United States v Schumacher, supra, involved a charge of “scandalous conduct tending to the .destruction of good morals” during the period from June 15, 1950, to August 1, 1950. It was alleged, tried, and reviewed under the provisions of the Articles for the Government of the Navy and Naval Courts and Boards, 1937, both then in effect. We did not consider the issue of duplicity, and it is apparent the offense involved an immoral Course of conduct toward young girls over a period of time. The same is not true here, for the accused is charged with the use of marihuana, and each such use constituted a separate offense without regard to a “course of conduct.” Moreover, different places as well as different times are alleged. It is clear, therefore, that the Schumacher case, supra, involved entirely different considerations and in nowise supports the affirmance which my brothers order.
United States v Frayer, supra, likewise can afford little comfort to the author of the principal opinion. Frayer was charged with a number of offenses, including adultery on several occasions from September 1957 to November 1958. The question before us dealt solely with whether jurisdiction Over the accused was ended by an honorable discharge and re-enlistment intervening between the commission of the offenses and the date of the charges. At no time was the sufficiency of the specification’s allegation of time before this Court, and we affirmed the findings of guilty of adultery only because it alleged that some of the acts charged had occurred after accused’s re-enlistment. Indeed, we expressly noted that the trial defense counsel had moved the court to amend the specification in order that it set forth various acts of adultery from July 1958, the month of Frayer’s re-entry into the service, to November 1958, thereby acquiescing in the allegation of time. United States v Frayer, supra, at page 603. Thus, it is difficult to perceive how this case can be held to bestow the blessings of this Court upon such generalized aver-ments.
United States v Autrey, supra, similarly does not support the conclusion that we have heretofore approved of specifications such as that now before us. In the first place, that case alleged that the accused’s misconduct occurred at only one place, i.e., aboard the U.S.S. ORISKANY. Secondly, the question whether the allegation of time was sufficient was neither argued nor briefed. Rather, the single issue, as set out in our opinion, was whether “a charge that accused wrongfully appropriated ‘money and/or property’ is sufficient.” Nor is Korholz v United States, 269 F2d 897 (CA 10th Cir) (1959), from which the Chief Judge quotes extensively, in point here. Once again, it dealt with an entirely different situation than that depicted in the record before us. Korholz was charged with paying a total of $2,305.00 to a representative of a labor union. It appeared that the sum represented a total of installments paid to the representative involved by means of guarantees executed in connection with eight promissory notes and payments thereon. The Circuit Court of Appeals, however, made it quite clear that it considered the matter to involve a unitary transaction, comparable to a single use of the narcotic weed in this case. Thus, it was stated, at page 901:
“. . . As was said in Mellor v United States, 8 Cir., 160 F 2d 757, 762:
‘We know of no rule that ren*298ders an indictment duplicitous because it charges as one joint offense a single completed transaction instead of charging in separate counts as many offenses as the evidence at the trial might conceivably sustain.’ ” [Emphasis supplied.]

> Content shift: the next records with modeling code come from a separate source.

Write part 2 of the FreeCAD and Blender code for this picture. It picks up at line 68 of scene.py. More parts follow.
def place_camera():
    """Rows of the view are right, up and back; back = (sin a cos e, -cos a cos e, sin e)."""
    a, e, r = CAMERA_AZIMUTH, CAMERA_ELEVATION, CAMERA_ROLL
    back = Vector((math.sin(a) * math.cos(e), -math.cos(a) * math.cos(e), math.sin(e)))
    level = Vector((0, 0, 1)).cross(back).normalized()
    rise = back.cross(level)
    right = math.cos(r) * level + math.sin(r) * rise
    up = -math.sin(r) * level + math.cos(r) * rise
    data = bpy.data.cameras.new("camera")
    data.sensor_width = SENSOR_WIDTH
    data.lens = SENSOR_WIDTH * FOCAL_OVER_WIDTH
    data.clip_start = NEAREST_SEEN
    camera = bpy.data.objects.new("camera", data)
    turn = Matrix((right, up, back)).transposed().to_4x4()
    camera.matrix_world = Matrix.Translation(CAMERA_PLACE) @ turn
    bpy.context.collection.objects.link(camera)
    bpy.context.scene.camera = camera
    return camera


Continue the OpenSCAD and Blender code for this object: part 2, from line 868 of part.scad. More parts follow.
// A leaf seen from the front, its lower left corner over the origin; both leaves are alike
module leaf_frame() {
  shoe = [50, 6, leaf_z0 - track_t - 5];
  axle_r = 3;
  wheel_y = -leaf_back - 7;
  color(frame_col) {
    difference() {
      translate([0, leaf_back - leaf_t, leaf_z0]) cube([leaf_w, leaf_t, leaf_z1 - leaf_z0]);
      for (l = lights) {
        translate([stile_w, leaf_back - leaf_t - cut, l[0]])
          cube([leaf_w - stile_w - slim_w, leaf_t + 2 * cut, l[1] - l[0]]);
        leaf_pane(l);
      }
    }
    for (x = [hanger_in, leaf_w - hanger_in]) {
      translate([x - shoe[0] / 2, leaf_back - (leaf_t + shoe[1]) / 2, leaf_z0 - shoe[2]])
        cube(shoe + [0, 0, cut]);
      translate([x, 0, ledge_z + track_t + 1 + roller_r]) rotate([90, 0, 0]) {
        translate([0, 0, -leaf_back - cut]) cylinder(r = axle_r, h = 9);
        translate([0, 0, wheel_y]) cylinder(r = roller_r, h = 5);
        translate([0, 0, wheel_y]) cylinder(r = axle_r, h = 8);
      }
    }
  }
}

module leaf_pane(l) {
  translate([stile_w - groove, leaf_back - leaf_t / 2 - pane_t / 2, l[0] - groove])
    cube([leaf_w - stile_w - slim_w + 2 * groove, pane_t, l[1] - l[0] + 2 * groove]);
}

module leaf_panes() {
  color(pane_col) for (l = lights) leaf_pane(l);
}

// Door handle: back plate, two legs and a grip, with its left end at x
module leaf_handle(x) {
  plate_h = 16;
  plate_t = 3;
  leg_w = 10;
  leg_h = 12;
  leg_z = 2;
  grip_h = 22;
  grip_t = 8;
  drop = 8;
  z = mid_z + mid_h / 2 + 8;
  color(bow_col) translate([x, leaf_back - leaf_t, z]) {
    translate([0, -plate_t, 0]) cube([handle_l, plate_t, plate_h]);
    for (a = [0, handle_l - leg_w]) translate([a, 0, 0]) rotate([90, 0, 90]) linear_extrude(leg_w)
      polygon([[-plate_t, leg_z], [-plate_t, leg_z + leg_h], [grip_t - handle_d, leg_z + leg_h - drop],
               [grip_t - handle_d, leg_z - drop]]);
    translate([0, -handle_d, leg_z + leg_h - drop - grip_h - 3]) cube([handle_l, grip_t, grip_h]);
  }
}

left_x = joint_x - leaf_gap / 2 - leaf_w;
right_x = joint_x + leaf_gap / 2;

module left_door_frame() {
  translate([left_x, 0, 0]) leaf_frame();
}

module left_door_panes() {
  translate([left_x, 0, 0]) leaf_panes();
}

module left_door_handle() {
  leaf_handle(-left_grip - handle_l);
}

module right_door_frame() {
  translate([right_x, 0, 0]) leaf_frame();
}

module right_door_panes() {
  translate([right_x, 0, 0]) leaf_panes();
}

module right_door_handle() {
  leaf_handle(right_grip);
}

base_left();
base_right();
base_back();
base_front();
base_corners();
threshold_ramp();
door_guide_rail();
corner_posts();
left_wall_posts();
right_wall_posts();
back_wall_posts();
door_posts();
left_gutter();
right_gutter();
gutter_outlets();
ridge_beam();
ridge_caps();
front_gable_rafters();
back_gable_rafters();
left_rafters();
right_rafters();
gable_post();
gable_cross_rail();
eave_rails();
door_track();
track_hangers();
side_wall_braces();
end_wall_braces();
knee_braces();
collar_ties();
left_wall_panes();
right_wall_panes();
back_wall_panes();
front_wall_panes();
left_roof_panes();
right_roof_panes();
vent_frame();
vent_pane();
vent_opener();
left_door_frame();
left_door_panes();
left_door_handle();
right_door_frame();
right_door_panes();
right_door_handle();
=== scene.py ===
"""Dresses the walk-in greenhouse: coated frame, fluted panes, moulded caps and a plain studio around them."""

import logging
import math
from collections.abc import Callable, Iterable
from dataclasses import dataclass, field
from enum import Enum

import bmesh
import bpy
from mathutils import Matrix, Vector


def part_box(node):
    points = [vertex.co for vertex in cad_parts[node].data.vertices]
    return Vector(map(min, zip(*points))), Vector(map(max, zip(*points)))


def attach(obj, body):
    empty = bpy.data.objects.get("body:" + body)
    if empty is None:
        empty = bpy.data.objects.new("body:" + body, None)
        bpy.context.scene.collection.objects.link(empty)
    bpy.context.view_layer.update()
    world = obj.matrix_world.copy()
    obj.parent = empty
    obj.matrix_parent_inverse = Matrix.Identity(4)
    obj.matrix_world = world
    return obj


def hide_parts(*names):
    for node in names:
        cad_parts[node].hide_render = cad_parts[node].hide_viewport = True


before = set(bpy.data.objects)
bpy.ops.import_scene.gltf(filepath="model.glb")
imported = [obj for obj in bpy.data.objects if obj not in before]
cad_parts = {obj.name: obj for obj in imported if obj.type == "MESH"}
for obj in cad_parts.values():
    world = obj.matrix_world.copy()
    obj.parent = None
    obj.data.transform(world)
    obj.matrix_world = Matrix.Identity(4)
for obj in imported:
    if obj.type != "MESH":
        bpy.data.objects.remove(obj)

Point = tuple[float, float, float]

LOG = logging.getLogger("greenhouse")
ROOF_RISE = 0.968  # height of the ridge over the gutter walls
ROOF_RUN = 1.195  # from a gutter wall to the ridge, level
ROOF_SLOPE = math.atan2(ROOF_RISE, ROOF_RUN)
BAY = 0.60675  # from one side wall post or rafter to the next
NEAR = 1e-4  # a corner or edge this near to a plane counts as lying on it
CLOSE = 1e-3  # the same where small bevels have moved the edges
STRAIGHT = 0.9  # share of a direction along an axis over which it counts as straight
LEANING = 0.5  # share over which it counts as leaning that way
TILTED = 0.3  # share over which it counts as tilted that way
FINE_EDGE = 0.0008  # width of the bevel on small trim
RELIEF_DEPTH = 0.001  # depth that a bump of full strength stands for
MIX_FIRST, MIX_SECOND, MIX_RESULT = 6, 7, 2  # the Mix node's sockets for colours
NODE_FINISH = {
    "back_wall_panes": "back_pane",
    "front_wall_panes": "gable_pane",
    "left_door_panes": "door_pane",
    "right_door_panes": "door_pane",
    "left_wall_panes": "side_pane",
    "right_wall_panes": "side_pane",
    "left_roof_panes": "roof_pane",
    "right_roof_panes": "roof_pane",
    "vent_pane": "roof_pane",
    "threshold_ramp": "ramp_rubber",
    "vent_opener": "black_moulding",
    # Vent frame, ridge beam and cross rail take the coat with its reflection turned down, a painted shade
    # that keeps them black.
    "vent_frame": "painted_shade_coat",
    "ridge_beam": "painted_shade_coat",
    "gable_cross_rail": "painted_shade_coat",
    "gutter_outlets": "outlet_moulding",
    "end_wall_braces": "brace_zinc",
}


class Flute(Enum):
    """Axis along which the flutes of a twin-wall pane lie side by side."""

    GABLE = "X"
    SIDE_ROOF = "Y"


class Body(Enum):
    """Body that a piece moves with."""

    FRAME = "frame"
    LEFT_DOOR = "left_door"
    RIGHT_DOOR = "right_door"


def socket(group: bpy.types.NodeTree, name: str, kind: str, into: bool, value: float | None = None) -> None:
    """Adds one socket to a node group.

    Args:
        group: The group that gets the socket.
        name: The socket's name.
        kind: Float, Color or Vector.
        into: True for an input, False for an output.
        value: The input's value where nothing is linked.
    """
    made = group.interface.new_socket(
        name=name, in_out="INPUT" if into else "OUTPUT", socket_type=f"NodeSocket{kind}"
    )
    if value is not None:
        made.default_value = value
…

The same consideration is, of course, involved in Hanf v United States, 235 F 2d 710 (CA 8th Cir) (1956), upon which the author of the principal opinion also relies.

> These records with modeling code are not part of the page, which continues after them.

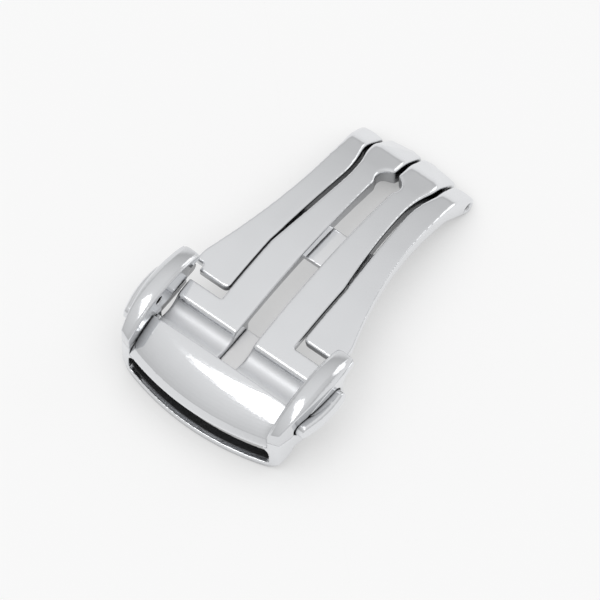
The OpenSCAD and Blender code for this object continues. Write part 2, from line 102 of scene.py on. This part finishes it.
# voxel and reach are in mm, passes are rounds of smoothing, and keep is the share of the faces left
bladeEdges = {
    "nodes": ["outer_left_arm", "outer_right_arm", "inner_left_arm", "inner_right_arm"],
    "voxel": 0.10, "reach": 0.42, "passes": 14, "keep": 0.45,
    # the far ends are rolled further: it sets in between these two stations, in mm along the clasp
    "nose": {"from": 13.2, "to": 16.8, "reach": 0.95, "passes": 50},
}
frameEdges = {
    "nodes": ["head_frame"],
    "voxel": 0.10, "reach": 0.30, "passes": 5, "keep": 0.35,
}
coverEdges = {
    "nodes": ["cover"],
    "voxel": 0.08, "reach": 0.28, "passes": 6, "keep": 0.30,
}
wingEdges = {
    "nodes": ["left_wing", "right_wing"],
    "voxel": 0.08, "reach": 0.30, "passes": 7, "keep": 0.35,
}
buttonEdges = {
    "nodes": ["left_button_cap", "right_button_cap"],
    "voxel": 0.08, "reach": 0.25, "passes": 5, "keep": 0.4,
}
latchEdges = {
    "nodes": ["left_latch", "right_latch"],
    "voxel": 0.06, "reach": 0.15, "passes": 4, "keep": 0.4,
}
plateEdges = {
    "nodes": ["blade_bridge", "cross_plate"],
    "voxel": 0.10, "reach": 0.25, "passes": 5, "keep": 0.25,
}
voxelTurn = Euler(rolling["voxelTurn"]).to_matrix().to_4x4()


def edgePoints(shape):
    points = []
    for edge in shape.edges:
        if len(edge.link_faces) == 2 and edge.calc_face_angle(0) > math.radians(rolling["sharpTurn"]):
            start, end = (corner.co for corner in edge.verts)
            count = max(1, math.ceil((end - start).length / (rolling["pointStep"] * mm)))
            points += [start.lerp(end, i / count) for i in range(count + 1)]
    tree = KDTree(len(points))
    for i, point in enumerate(points):
        tree.insert(point, i)
    tree.balance()
    return tree


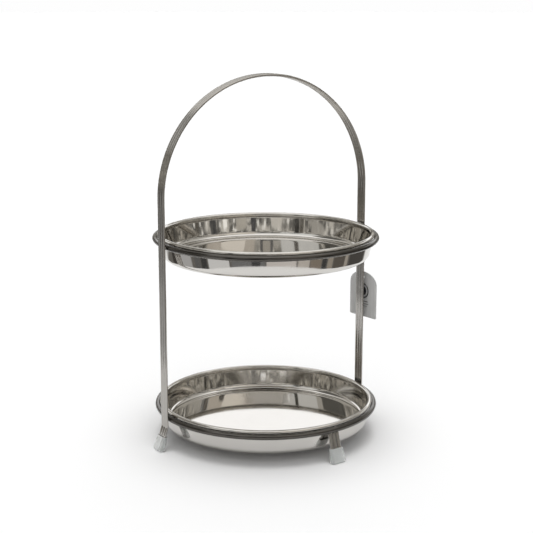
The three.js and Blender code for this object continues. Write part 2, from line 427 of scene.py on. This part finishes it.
def tag_board():
    """Grey uncoated board with short fibres and a faint vertical grain."""
    material, n, shader = new_material("tag_board")
    local = n.local()
    fibres = n.noise(n.scaled(local, 2600, 2600, 900), 1.0, 4.0, 0.65)
    grain = n.noise(n.scaled(local, 420, 420, 14), 1.0, 2.0)
    blotches = n.noise(local, 60, 3.0)
    colour = n.mix(n.between(grain, 0.3, 0.7), (0.60, 0.60, 0.595), (0.68, 0.68, 0.675))
    colour = n.mix(n.between(blotches, 0.35, 0.7, 0.0, 0.5), colour, (0.62, 0.618, 0.61))
    n.put(
        shader.inputs["Base Color"],
        n.mix(n.between(fibres, 0.45, 0.75, 0.0, 0.35), colour, (0.74, 0.74, 0.73)),
    )
    n.put(shader.inputs["Roughness"], n.between(fibres, 0.3, 0.7, 0.62, 0.8))
    n.put(shader.inputs["Normal"], n.bump(fibres, 0.3, 0.00005))
    return material


def tag_ink():
    """Black ink, slightly uneven where the board shows through."""
    material, n, shader = new_material("tag_ink")
    local = n.local()
    specks = n.noise(local, 2400, 3.0)
    n.put(
        shader.inputs["Base Color"],
        n.mix(n.between(specks, 0.45, 0.8), (0.008, 0.008, 0.011), (0.03, 0.03, 0.034)),
    )
    n.put(shader.inputs["Roughness"], n.between(specks, 0.3, 0.7, 0.4, 0.6))
    n.put(shader.inputs["Normal"], n.bump(specks, 0.2, 0.00003))
    return material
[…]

Finally, treating the accused’s motion as in the nature of a request for a bill of particulars, it is asserted that such was not necessary in view of the fact that he was undoubtedly furnished with a copy of the statements taken at the pretrial investigation. See Code, supra, Article 32, 10 USC § 832. This totally misapprehends the nature of the remedy under discussion. A bill of particulars is designed, not to furnish the accused with a statement of the evidence against him, but with the details of the accusation contained in the charges, as, for example, the acts upon which the Government intends to rely for conviction. Bartell v United States, 227 US 427, 57 L ed 583, 33 S Ct 383 (1913); 27 Am Jur, Indictments and Informations, § 112. Merely furnishing the accused with the evidence does not justify a refusal to particularize the charge against him. Commonwealth v Sinclair, 195 Mass 100, 80 NE 799 (1907); Annotation, 5 ALR2d 447. It would seem that this is necessarily true in the instant case, for the information contained in the pretrial statements could not help the accused one whit in learning which use of marihuana formed the basis of the charge against him or whether he was expected to defend against an offense committed in Austin, Texas, in May 1960, or at Bergstrom Air Force Base in September 1960. In short, he was left to face the shotgun approach of the Government as best he could with no particularization of the acts upon which the prosecution intended to rely.

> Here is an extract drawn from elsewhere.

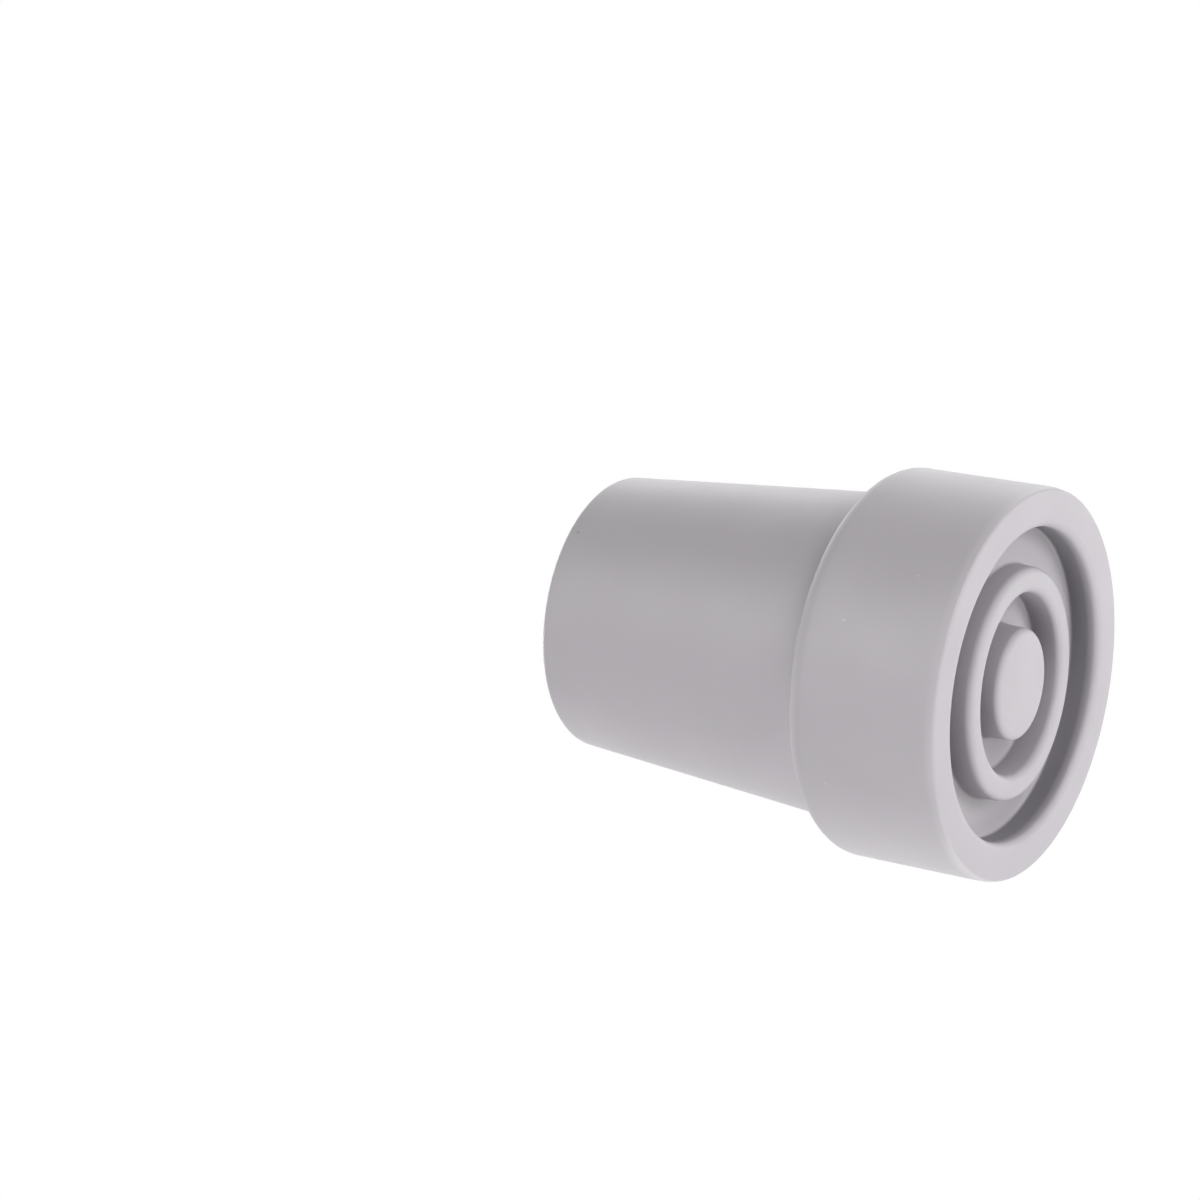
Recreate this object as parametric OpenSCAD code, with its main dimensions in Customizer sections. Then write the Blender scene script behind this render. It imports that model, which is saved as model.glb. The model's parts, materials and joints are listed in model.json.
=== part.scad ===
// Rubber cane tip: one moulding that pushes onto the end of a round shaft.
// It stands on its sole at z = 0, and its axis is +Z, from the sole to the mouth.
// The whole tip is one outline turned round its axis. Millimetres.

/* [Socket] */
// Diameter of the shaft that the socket grips
socket_d = 19; // [12:0.5:22]
// Depth of the socket, from the mouth to its floor
socket_depth = 36; // [20:0.5:40]
// Rounding of the lead-in inside the mouth
lead_in_r = 1; // [0.3:0.1:1.5]
// Rounding between the socket's wall and its floor
socket_floor_r = 1; // [0.3:0.1:2]

/* [Sleeve] */
// Height of the whole tip
tip_h = 46.4; // [44:0.2:60]
// Thickness of the sleeve's wall at the mouth
mouth_wall = 4.2; // [2.5:0.1:6]
// Rounding of the mouth's outer edge
mouth_edge_r = 0.6; // [0.2:0.1:1.5]

/* [Collar] */
// Diameter of the collar
collar_d = 38; // [34:0.5:50]
// Height of the collar's straight side, up to the shoulder
collar_h = 15.9; // [9:0.1:20]
// Width of the shoulder between the collar and the sleeve
shoulder_w = 2.8; // [1.5:0.1:4]
// Rounding of the shoulder's outer edge
shoulder_edge_r = 2; // [0.3:0.1:2.5]
// Fillet in the corner where the sleeve leaves the shoulder
shoulder_fillet_r = 0.3; // [0.2:0.1:1.5]

/* [Sole] */
// Width of the rim that touches the ground
rim_w = 3.7; // [2:0.1:5]
// Depth of the outer groove below the rim
outer_depth = 3.1; // [1.5:0.1:5]
// Depth of the inner groove below the rim
inner_depth = 3.6; // [1.5:0.1:5]
// Height that the ring and the boss stand back from the rim
set_back = 0.6; // [0:0.1:1]
// Diameter of the boss in the middle
boss_d = 10.4; // [6:0.1:13]
// Width of the groove round the boss
inner_groove_w = 3.8; // [2.5:0.1:4.6]
// Width of the ring between the two grooves
ring_w = 2.1; // [1.6:0.1:3.2]
// Draft of the walls of the boss and the ring, in degrees
draft = 3; // [0.5:0.5:12]
// Draft of the rim's wall, in degrees
rim_draft = 1; // [0.5:0.5:6]
// Rounding of the rim's outer edge
sole_edge_r = 0.5; // [0.2:0.1:1.5]
// Rounding of the edges of the grooves
groove_edge_r = 0.7; // [0.2:0.1:1]
// Fillet at the foot of the grooves' walls
groove_root_r = 0.3; // [0.1:0.1:0.8]

/* [Hidden] */
$fn = 96;
rubber_grey = [0.67, 0.67, 0.68];

// Radii from the axis outwards
boss_r = boss_d / 2;
ring_in_r = boss_r + inner_groove_w;
ring_out_r = ring_in_r + ring_w;
collar_r = collar_d / 2;
rim_in_r = collar_r - rim_w;
socket_r = socket_d / 2;
mouth_r = socket_r + mouth_wall;
sleeve_root_r = collar_r - shoulder_w;
// How far a wall leans over its height
function flare(depth, angle) = depth * tan(angle);
inner_flare = flare(inner_depth - set_back, draft);
outer_flare = flare(outer_depth - set_back, draft);
rim_flare = flare(outer_depth, rim_draft);

// The outline's corners, as [radius, height, rounding], from the boss out and up,
// over the mouth and down to the socket's floor.
outline = [
    [0, set_back, 0],
    [boss_r, set_back, groove_edge_r],
    [boss_r + inner_flare, inner_depth, groove_root_r],
    [ring_in_r - inner_flare, inner_depth, groove_root_r],
    [ring_in_r, set_back, groove_edge_r],
    [ring_out_r, set_back, groove_edge_r],
    [ring_out_r + outer_flare, outer_depth, groove_root_r],
    [rim_in_r - rim_flare, outer_depth, groove_root_r],
    [rim_in_r, 0, groove_edge_r],
    [collar_r, 0, sole_edge_r],
    [collar_r, collar_h, shoulder_edge_r],
    [sleeve_root_r, collar_h, shoulder_fillet_r],
    [mouth_r, tip_h, mouth_edge_r],
    [socket_r, tip_h, lead_in_r],
    [socket_r, tip_h - socket_depth, socket_floor_r],
    [0, tip_h - socket_depth, 0],
];

// Each corner is rounded by an arc that touches its two sides. Where two arcs
// would meet on a short side, both are made smaller until they fit on it.
inner = [1:len(outline) - 2];
function place(i) = [outline[i][0], outline[i][1]];
function side(i) = norm(place(i + 1) - place(i));
function towards(i, j) = (place(j) - place(i)) / norm(place(j) - place(i));
function half_angle(i) = acos(towards(i, i - 1) * towards(i, i + 1)) / 2;
// Length that an arc of the full radius takes from each side of its corner
function reach(i) = outline[i][2] == 0 ? 0 : outline[i][2] / tan(half_angle(i));
// Part of the full radius for which there is room on the side after corner i
function room(i) = min(1, 0.98 * side(i) / max(reach(i) + reach(i + 1), 0.001));
function rounding(i) = outline[i][2] * min(room(i - 1), room(i));

// The piece of rubber between a corner and its arc
module spandrel(i) {
    back = towards(i, i - 1);
    ahead = towards(i, i + 1);
    half = half_angle(i);
    reach = rounding(i) / tan(half);
    middle = (back + ahead) / norm(back + ahead);
    difference() {
        polygon([place(i), place(i) + reach * back, place(i) + reach * ahead]);
        translate(place(i) + middle * rounding(i) / sin(half)) circle(rounding(i));
    }
}

// True where the outline turns left, so that the rubber is inside the corner
function is_outer(i) =
    let (u = towards(i - 1, i), v = towards(i, i + 1)) u[0] * v[1] - u[1] * v[0] > 0;

module section() {
    difference() {
        union() {
            polygon([for (c = outline) [c[0], c[1]]]);
            for (i = inner) if (!is_outer(i)) spandrel(i);
        }
        for (i = inner) if (is_outer(i)) spandrel(i);
    }
}

module cane_tip() {
    color(rubber_grey) rotate_extrude() section();
}

cane_tip();
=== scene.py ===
# %% [markdown]
# A rubber cane tip is one moulding: a tapered sleeve that grips the end of a walking
# stick, on a wide collar whose sole has two ring-shaped grooves round a boss. The packed
# model gives its size and place, and this lesson gives it its looks. It stands on its
# sole at the origin, with its mouth up, in metres.

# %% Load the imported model
import json
import math

import bpy
import numpy as np
from mathutils import Matrix, Vector


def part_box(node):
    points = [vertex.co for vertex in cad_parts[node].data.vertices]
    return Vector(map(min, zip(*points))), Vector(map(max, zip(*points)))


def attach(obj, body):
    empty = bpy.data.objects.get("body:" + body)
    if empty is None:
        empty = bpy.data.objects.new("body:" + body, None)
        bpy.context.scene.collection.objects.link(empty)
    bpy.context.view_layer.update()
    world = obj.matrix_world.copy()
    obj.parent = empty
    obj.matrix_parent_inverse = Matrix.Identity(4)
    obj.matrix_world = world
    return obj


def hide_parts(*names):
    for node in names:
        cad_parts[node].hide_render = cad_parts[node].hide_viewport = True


MM = 0.001
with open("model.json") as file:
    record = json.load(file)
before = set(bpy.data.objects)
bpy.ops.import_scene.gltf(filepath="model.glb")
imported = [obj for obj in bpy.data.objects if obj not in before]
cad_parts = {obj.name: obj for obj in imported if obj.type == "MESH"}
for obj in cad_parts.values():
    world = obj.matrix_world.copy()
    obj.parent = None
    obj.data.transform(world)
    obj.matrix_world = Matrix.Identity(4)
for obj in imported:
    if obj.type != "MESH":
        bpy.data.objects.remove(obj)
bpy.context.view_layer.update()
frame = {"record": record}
low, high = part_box("cane_tip")
print("cane tip from", [round(v / MM, 2) for v in low],
      "to", [round(v / MM, 2) for v in high], "mm")

# %% [markdown]
# The camera comes first, because every later choice is judged through it. It looks up at
# the sole from below the floor's level, from far away with a long lens, so that the
# circles stay close to true ellipses. A roll about its line of sight lays the standing
# tip on its side in the view, and the aim lies above the mouth, which puts the tip in
# the right half of the frame.

# %% Camera
CAMERA_AZIMUTH = -90.15  # degrees from +X, seen from above
CAMERA_ELEVATION = -31.71  # degrees above the floor's level, so this one is below it
CAMERA_DISTANCE = 380.7 * MM
CAMERA_ROLL = -79.83  # degrees
CAMERA_LENS = 112.6  # millimetres
CAMERA_SENSOR = 36  # millimetres wide
CAMERA_NEAR = 10 * MM  # nothing nearer than this shows
AIM_ABOVE_MOUTH = 2.17 * MM
AIM_TO_THE_SIDE = 0.86 * MM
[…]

In sum, I am of the opinion that the specification before us is duplicitous and so generalized in nature that the accused was entitled to the relief which he sought from the law officer. If rules of pleading are to mean anything in military law, his motion should have been granted and the charge against him either amended or dismissed. My brothers’ contrary holding means that the modern short forms of pleading are so further modified that almost any allegation of misconduct over any period of time will suffice to notify the accused of the accusation against which he must defend. To the contrary, I believe he is entitled to be tried upon a definite and certain charge, pleading but a single offense, and to have the details of its general averments made known to him.
I would reverse the decision of the board of review and authorize a rehearing.